--- Start ---
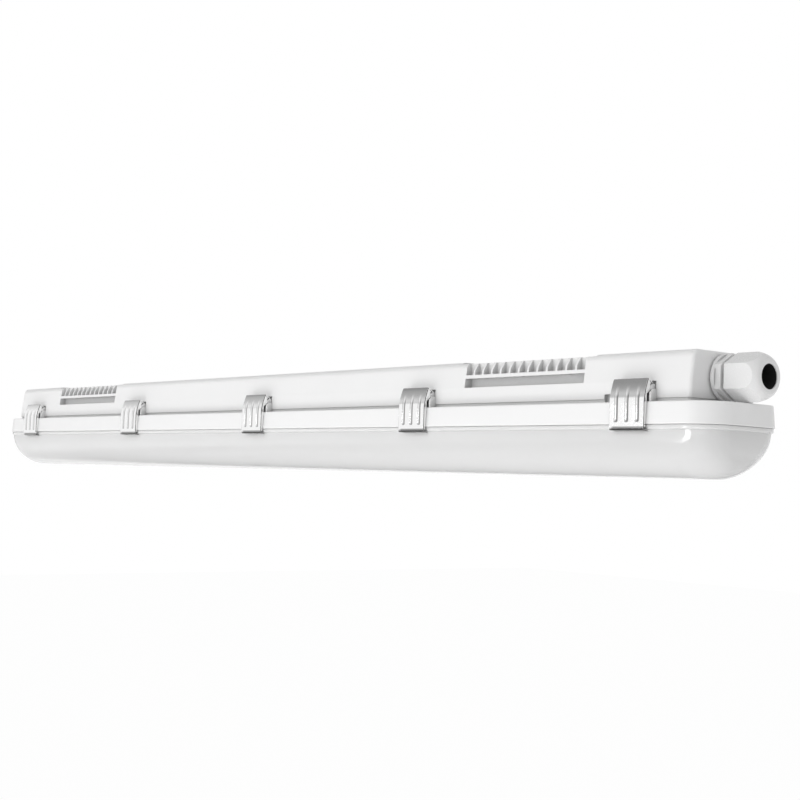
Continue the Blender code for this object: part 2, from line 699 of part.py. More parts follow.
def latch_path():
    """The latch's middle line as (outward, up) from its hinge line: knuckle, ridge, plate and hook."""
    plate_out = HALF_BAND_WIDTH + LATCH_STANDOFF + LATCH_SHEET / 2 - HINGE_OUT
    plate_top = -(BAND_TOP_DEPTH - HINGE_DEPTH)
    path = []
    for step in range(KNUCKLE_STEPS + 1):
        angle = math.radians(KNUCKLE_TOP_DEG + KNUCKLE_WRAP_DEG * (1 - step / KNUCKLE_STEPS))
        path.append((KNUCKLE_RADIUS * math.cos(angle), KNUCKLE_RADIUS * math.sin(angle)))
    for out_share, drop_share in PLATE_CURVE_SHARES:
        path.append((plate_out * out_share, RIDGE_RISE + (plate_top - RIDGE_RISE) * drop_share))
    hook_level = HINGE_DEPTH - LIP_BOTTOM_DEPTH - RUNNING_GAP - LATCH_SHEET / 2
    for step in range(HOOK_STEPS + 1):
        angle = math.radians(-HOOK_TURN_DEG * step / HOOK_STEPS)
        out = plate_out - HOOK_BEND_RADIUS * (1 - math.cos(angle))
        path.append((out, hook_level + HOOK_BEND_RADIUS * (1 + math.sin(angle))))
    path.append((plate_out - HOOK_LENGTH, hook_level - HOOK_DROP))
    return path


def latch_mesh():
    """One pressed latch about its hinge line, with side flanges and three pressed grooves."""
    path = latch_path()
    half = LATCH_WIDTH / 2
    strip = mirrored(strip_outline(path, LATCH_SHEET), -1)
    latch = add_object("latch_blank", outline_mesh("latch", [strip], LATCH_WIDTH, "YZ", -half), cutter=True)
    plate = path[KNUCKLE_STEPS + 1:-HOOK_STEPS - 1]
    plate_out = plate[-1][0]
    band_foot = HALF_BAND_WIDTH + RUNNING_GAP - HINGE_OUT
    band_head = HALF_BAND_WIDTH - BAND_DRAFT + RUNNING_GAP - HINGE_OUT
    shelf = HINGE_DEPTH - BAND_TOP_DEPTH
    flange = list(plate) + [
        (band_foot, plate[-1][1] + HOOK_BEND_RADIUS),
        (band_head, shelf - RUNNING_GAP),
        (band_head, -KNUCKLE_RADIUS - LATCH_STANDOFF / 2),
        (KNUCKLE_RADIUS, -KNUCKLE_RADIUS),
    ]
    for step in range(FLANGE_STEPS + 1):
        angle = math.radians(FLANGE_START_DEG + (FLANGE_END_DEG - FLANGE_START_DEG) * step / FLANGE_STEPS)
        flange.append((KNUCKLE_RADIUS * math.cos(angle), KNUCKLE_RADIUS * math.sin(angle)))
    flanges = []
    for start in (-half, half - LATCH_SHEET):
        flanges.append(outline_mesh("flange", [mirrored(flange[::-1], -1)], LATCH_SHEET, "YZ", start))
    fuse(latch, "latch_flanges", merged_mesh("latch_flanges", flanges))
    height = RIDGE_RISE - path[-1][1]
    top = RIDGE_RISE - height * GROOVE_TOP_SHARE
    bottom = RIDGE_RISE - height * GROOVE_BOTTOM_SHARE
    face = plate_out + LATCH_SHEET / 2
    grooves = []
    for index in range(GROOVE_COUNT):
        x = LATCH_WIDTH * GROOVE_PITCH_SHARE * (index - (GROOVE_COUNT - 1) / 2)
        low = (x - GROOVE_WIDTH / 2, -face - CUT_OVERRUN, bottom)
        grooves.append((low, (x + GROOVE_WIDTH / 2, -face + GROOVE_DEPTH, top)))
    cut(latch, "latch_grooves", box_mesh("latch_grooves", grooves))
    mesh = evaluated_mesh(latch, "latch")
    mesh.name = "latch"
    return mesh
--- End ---
• Problem requirements:
Write out exactly the lines from the start of the material through the line with "return path". No other output is expected.

• Result of this task:
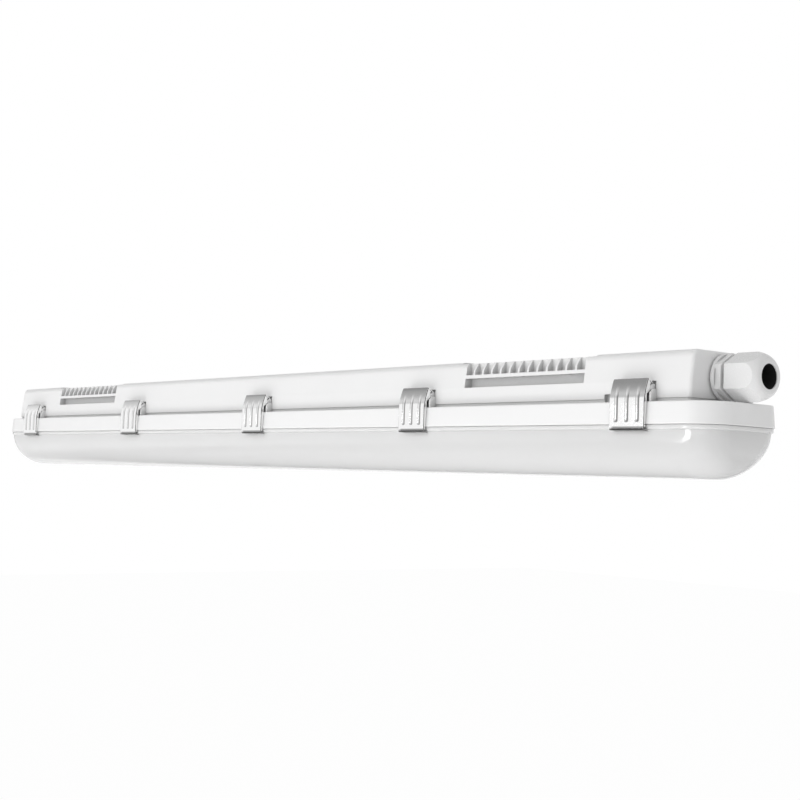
Continue the Blender code for this object: part 2, from line 699 of part.py. More parts follow.
def latch_path():
    """The latch's middle line as (outward, up) from its hinge line: knuckle, ridge, plate and hook."""
    plate_out = HALF_BAND_WIDTH + LATCH_STANDOFF + LATCH_SHEET / 2 - HINGE_OUT
    plate_top = -(BAND_TOP_DEPTH - HINGE_DEPTH)
    path = []
    for step in range(KNUCKLE_STEPS + 1):
        angle = math.radians(KNUCKLE_TOP_DEG + KNUCKLE_WRAP_DEG * (1 - step / KNUCKLE_STEPS))
        path.append((KNUCKLE_RADIUS * math.cos(angle), KNUCKLE_RADIUS * math.sin(angle)))
    for out_share, drop_share in PLATE_CURVE_SHARES:
        path.append((plate_out * out_share, RIDGE_RISE + (plate_top - RIDGE_RISE) * drop_share))
    hook_level = HINGE_DEPTH - LIP_BOTTOM_DEPTH - RUNNING_GAP - LATCH_SHEET / 2
    for step in range(HOOK_STEPS + 1):
        angle = math.radians(-HOOK_TURN_DEG * step / HOOK_STEPS)
        out = plate_out - HOOK_BEND_RADIUS * (1 - math.cos(angle))
        path.append((out, hook_level + HOOK_BEND_RADIUS * (1 + math.sin(angle))))
    path.append((plate_out - HOOK_LENGTH, hook_level - HOOK_DROP))
    return path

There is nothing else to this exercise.